54. From the above definition, it is manifestly clear that any arbitration matter between the parties to the arbitration agreement shall be called an international commercial arbitration if the matter relates to the disputes, which may or may not be contractual, but where at least one of the parties habitually resides abroad whether a national of that country or not. The New York Convention will apply to an arbitration agreement if it has a foreign element or flavour involving international trade and commerce, even though such an agreement does not lead to a foreign award.
55. International arbitration is growing big time in India and in almost all the countries across the globe. India is a signatory to the World Trade Agreement, which has opened up the gates for many international business establishments based in different parts of the world to come and set up their respective businesses in India.

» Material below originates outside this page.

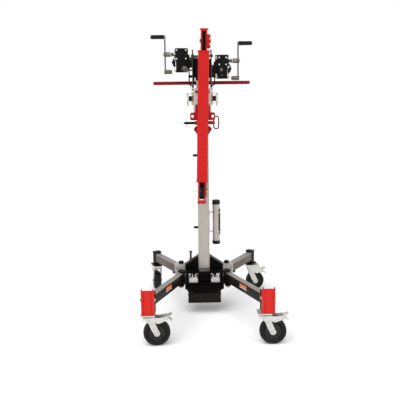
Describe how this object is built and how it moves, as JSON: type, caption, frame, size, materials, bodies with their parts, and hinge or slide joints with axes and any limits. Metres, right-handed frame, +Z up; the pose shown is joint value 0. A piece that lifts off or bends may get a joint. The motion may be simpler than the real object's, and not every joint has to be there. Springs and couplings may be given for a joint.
{
  "type": "material lift",
  "caption": "Hand-winched material lift with a telescoping mast, swinging boom with rope sheaves, folding splayed legs and braked swivel casters.",
  "frame": {"origin": "floor point under the middle of the bounding box", "axes": "+Z up, -Y towards the boom side (front), +X to the right seen from the front"},
  "size_m": [0.8216, 1.0766, 1.7335],
  "materials": {
    "black_steel": "semi-gloss black powder coat",
    "red_steel": "gloss red powder coat",
    "dark_red_tube": "gloss dark red enamel",
    "mast_aluminium": "satin extruded",
    "zinc_steel": "bright zinc plate",
    "brass_zinc": "yellow zinc plate",
    "wheel_rubber": "moulded",
    "black_plastic": "moulded",
    "drum_steel": "greased wire rope on a steel drum",
    "link_steel": "worn red"
  },
  "bodies": {
    "base": {"hub_frame": "black_steel", "hub_gussets": "black_steel", "hub_box": "black_steel", "lock_blocks": "zinc_steel", "mast_outer": "mast_aluminium", "mast_fittings": "black_plastic", "winch_bracket": "black_steel", "winch_cases": "black_steel", "base_bolts": "brass_zinc", "push_bar": "dark_red_tube", "tube_mount": "mast_aluminium", "document_tube": "mast_aluminium", "casting_rl": "zinc_steel", "casting_rr": "zinc_steel"},
    "lock_pin_left": {"lock_pin_left": "black_steel"},
    "lock_pin_right": {"lock_pin_right": "black_steel"},
    "leg_plunger": {"leg_plunger": "black_steel"},
    "tube_cap": {"tube_cap": "black_plastic"},
    "knob_rl": {"knob_rl": "black_plastic"},
    "knob_rr": {"knob_rr": "black_plastic"},
    "crank_left": {"crank_left": "zinc_steel"},
    "grip_left": {"grip_left": "black_plastic"},
    "drum_left": {"drum_left": "drum_steel"},
    "crank_right": {"crank_right": "zinc_steel"},
    "grip_right": {"grip_right": "black_plastic"},
    "drum_right": {"drum_right": "drum_steel"},
    "leg_fl": {"leg_fl": "mast_aluminium", "end_fl": "red_steel", "post_fl": "black_steel"},
    "leg_fr": {"leg_fr": "mast_aluminium", "end_fr": "red_steel", "post_fr": "black_steel"},
    "leg_rl": {"leg_rl": "mast_aluminium", "end_rl": "black_plastic"},
    "leg_rr": {"leg_rr": "mast_aluminium", "end_rr": "black_plastic"},
    "lift": {"mast_inner": "mast_aluminium", "carriage": "mast_aluminium", "roller_blocks": "brass_zinc", "collar": "red_steel"},
    "roller_left": {"roller_left": "black_plastic"},
    "roller_right": {"roller_right": "black_plastic"},
    "link_ring": {"link_ring": "link_steel"},
    "hitch_pin": {"hitch_pin": "black_steel"},
    "boom": {"boom": "red_steel", "boom_hardware": "brass_zinc"},
    "sheave_top": {"sheave_top": "drum_steel"},
    "sheave_low": {"sheave_low": "drum_steel"},
    "fork_fl": {"fork_fl": "zinc_steel"},
    "wheel_fl": {"wheel_fl": "wheel_rubber"},
    "pedal_fl": {"pedal_fl": "zinc_steel"},
    "fork_fr": {"fork_fr": "zinc_steel"},
    "wheel_fr": {"wheel_fr": "wheel_rubber"},
    "pedal_fr": {"pedal_fr": "zinc_steel"},
    "fork_rl": {"fork_rl": "zinc_steel"},
    "wheel_rl": {"wheel_rl": "wheel_rubber"},
    "pedal_rl": {"pedal_rl": "zinc_steel"},
    "fork_rr": {"fork_rr": "zinc_steel"},
    "wheel_rr": {"wheel_rr": "wheel_rubber"},
    "pedal_rr": {"pedal_rr": "zinc_steel"}
  },
  "joints": [
    {"name": "lift_slide", "type": "slide", "parent": "base", "child": "lift", "axis": [0, 0, 1], "range_m": [0, 1]},
    {"name": "boom_swing", "type": "hinge", "parent": "lift", "child": "boom", "pos_m": [-0.042, -0.058, 1.238], "axis": [0, 1, 0], "range_deg": [-1.4, 88.6]},
    {"name": "sheave_top_spin", "type": "hinge", "parent": "boom", "child": "sheave_top", "pos_m": [-0.03154, -0.09, 1.66587], "axis": [0.9997, 0, -0.0244], "continuous": true},
    {"name": "sheave_low_spin", "type": "hinge", "parent": "boom", "child": "sheave_low", "pos_m": [-0.0529, -0.09, 0.79213], "axis": [0.9997, 0, -0.0244], "continuous": true},
    {"name": "roller_left_spin", "type": "hinge", "parent": "lift", "child": "roller_left", "pos_m": [-0.115, 0.021, 1.338], "axis": [1, 0, 0], "continuous": true},
    {"name": "roller_right_spin", "type": "hinge", "parent": "lift", "child": "roller_right", "pos_m": [0.031, 0.021, 1.338], "axis": [1, 0, 0], "continuous": true},
    {"name": "link_swing", "type": "hinge", "parent": "lift", "child": "link_ring", "pos_m": [0.025, -0.009, 1.196], "axis": [0, 0, 1], "range_deg": [0, 85]},
    {"name": "hitch_pin_pull", "type": "slide", "parent": "lift", "child": "hitch_pin", "axis": [-1, 0, 0], "range_m": [0, 0.06]},
    {"name": "crank_left_turn", "type": "hinge", "parent": "base", "child": "crank_left", "pos_m": [-0.192, 0.095, 1.602], "axis": [1, 0, 0], "continuous": true},
    {"name": "grip_left_spin", "type": "hinge", "parent": "crank_left", "child": "grip_left", "pos_m": [-0.305, 0.095, 1.705], "axis": [1, 0, 0], "continuous": true},
    {"name": "drum_left_turn", "type": "hinge", "parent": "base", "child": "drum_left", "pos_m": [-0.087, 0.13, 1.554], "axis": [1, 0, 0], "continuous": true},
    {"name": "crank_right_turn", "type": "hinge", "parent": "base", "child": "crank_right", "pos_m": [0.108, 0.095, 1.561], "axis": [1, 0, 0], "continuous": true},
    {"name": "grip_right_spin", "type": "hinge", "parent": "crank_right", "child": "grip_right", "pos_m": [0.221, 0.095, 1.664], "axis": [1, 0, 0], "continuous": true},
    {"name": "drum_right_turn", "type": "hinge", "parent": "base", "child": "drum_right", "pos_m": [0.003, 0.13, 1.509], "axis": [1, 0, 0], "continuous": true},
    {"name": "leg_fl_fold", "type": "hinge", "parent": "base", "child": "leg_fl", "pos_m": [-0.189, -0.043, 0.23], "axis": [0, 0, 1], "range_deg": [0, 20]},
    {"name": "caster_fl_swivel", "type": "hinge", "parent": "leg_fl", "child": "fork_fl", "pos_m": [-0.36435, -0.502, 0.15], "axis": [0, 0, 1], "continuous": true},
    {"name": "wheel_fl_roll", "type": "hinge", "parent": "fork_fl", "child": "wheel_fl", "pos_m": [-0.31846, -0.49879, 0.075], "axis": [-0.0698, 0.9976, 0], "continuous": true},
    {"name": "pedal_fl_press", "type": "hinge", "parent": "fork_fl", "child": "pedal_fl", "pos_m": [-0.26235, -0.49487, 0.15975], "axis": [-0.0698, 0.9976, 0], "range_deg": [0, 14]},
    {"name": "leg_fr_fold", "type": "hinge", "parent": "base", "child": "leg_fr", "pos_m": [0.105, -0.043, 0.23], "axis": [0, 0, 1], "range_deg": [-20, 0]},
    {"name": "caster_fr_swivel", "type": "hinge", "parent": "leg_fr", "child": "fork_fr", "pos_m": [0.27823, -0.502, 0.15], "axis": [0, 0, 1], "continuous": true},
    {"name": "wheel_fr_roll", "type": "hinge", "parent": "fork_fr", "child": "wheel_fr", "pos_m": [0.32412, -0.50521, 0.075], "axis": [0.0698, 0.9976, 0], "continuous": true},
    {"name": "pedal_fr_press", "type": "hinge", "parent": "fork_fr", "child": "pedal_fr", "pos_m": [0.38023, -0.50913, 0.15975], "axis": [0.0698, 0.9976, 0], "range_deg": [0, 14]},
    {"name": "leg_rl_fold", "type": "hinge", "parent": "base", "child": "leg_rl", "pos_m": [-0.189, 0.113, 0.23], "axis": [0, 0, 1], "range_deg": [-29, 0]},
    {"name": "caster_rl_swivel", "type": "hinge", "parent": "leg_rl", "child": "fork_rl", "pos_m": [-0.36256, 0.42611, 0.15], "axis": [0, 0, 1], "continuous": true},
    {"name": "wheel_rl_roll", "type": "hinge", "parent": "fork_rl", "child": "wheel_rl", "pos_m": [-0.36963, 0.45937, 0.0625], "axis": [-0.9781, -0.2079, 0], "continuous": true},
    {"name": "pedal_rl_press", "type": "hinge", "parent": "fork_rl", "child": "pedal_rl", "pos_m": [-0.37938, 0.50522, 0.13312], "axis": [-0.9781, -0.2079, 0], "range_deg": [0, 8]},
    {"name": "leg_rr_fold", "type": "hinge", "parent": "base", "child": "leg_rr", "pos_m": [0.105, 0.113, 0.23], "axis": [0, 0, 1], "range_deg": [0, 29]},
    {"name": "caster_rr_swivel", "type": "hinge", "parent": "leg_rr", "child": "fork_rr", "pos_m": [0.28938, 0.41987, 0.15], "axis": [0, 0, 1], "continuous": true},
    {"name": "wheel_rr_roll", "type": "hinge", "parent": "fork_rr", "child": "wheel_rr", "pos_m": [0.3232, 0.42342, 0.0625], "axis": [-0.1045, 0.9945, 0], "continuous": true},
    {"name": "pedal_rr_press", "type": "hinge", "parent": "fork_rr", "child": "pedal_rr", "pos_m": [0.36982, 0.42832, 0.13312], "axis": [-0.1045, 0.9945, 0], "range_deg": [0, 8]},
    {"name": "knob_rl_turn", "type": "hinge", "parent": "base", "child": "knob_rl", "pos_m": [-0.189, 0.113, 0.295], "axis": [0, 0, 1], "continuous": true},
    {"name": "knob_rr_turn", "type": "hinge", "parent": "base", "child": "knob_rr", "pos_m": [0.105, 0.113, 0.295], "axis": [0, 0, 1], "continuous": true},
    {"name": "lock_pin_left_lift", "type": "slide", "parent": "base", "child": "lock_pin_left", "axis": [0, 0, 1], "range_m": [0, 0.012]},
    {"name": "lock_pin_right_lift", "type": "slide", "parent": "base", "child": "lock_pin_right", "axis": [0, 0, 1], "range_m": [0, 0.012]},
    {"name": "leg_plunger_pull", "type": "slide", "parent": "base", "child": "leg_plunger", "axis": [0, 0, 1], "range_m": [0, 0.02]},
    {"name": "tube_cap_pull", "type": "slide", "parent": "base", "child": "tube_cap", "axis": [0, 0, 1], "range_m": [0, 0.06]}
  ],
  "couplings": [
    {"joint": "drum_left_turn", "follows": "crank_left_turn", "ratio": -0.2},
    {"joint": "drum_right_turn", "follows": "crank_right_turn", "ratio": -0.2}
  ]
}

56. Large number of Indian Companies have been reaching out to foreign destinations by mergers, acquisition or direct investments. As per the data released by the Reserve Bank of India during 2009, the total out ward investment from India excluding that which was made by Banks, had increased 29.6% to U.S. Dollar 17.4 billion in 2007-08 and India is ranked third in global foreign direct investment. Overseas investments in joint ventures and wholly owned subsidiaries have been recognized as important avenues by Indian Entrepreneurs in terms of foreign exchange earning like dividend, loyalty, etc. India is the 7th largest, the second most populated country and the fourth largest economy in the world. Various economic reforms brought about have made India grow rapidly in the Asia-Pacific Region, and the Indian Private Sector has offered considerable scope for foreign direct investment, joint-venture and collaborations. Undoubtedly, these cross-border transactions and investments would give bigger opportunities for members of the legal fraternity, in order to better equip themselves to face the challenges. It is common knowledge that in the recent past, parties conducting International Commercial Arbitrations have chosen India as their destination. The arbitration law in India is modelled on the lines of the UNCITRAL Model Law of Arbitration and makes a few departures from the principles enshrined therein. The Arbitration and Conciliation Act 1996, provides for international commercial arbitration where at least one of the parties is not an Indian National or Body corporate incorporated in India or a foreign Government.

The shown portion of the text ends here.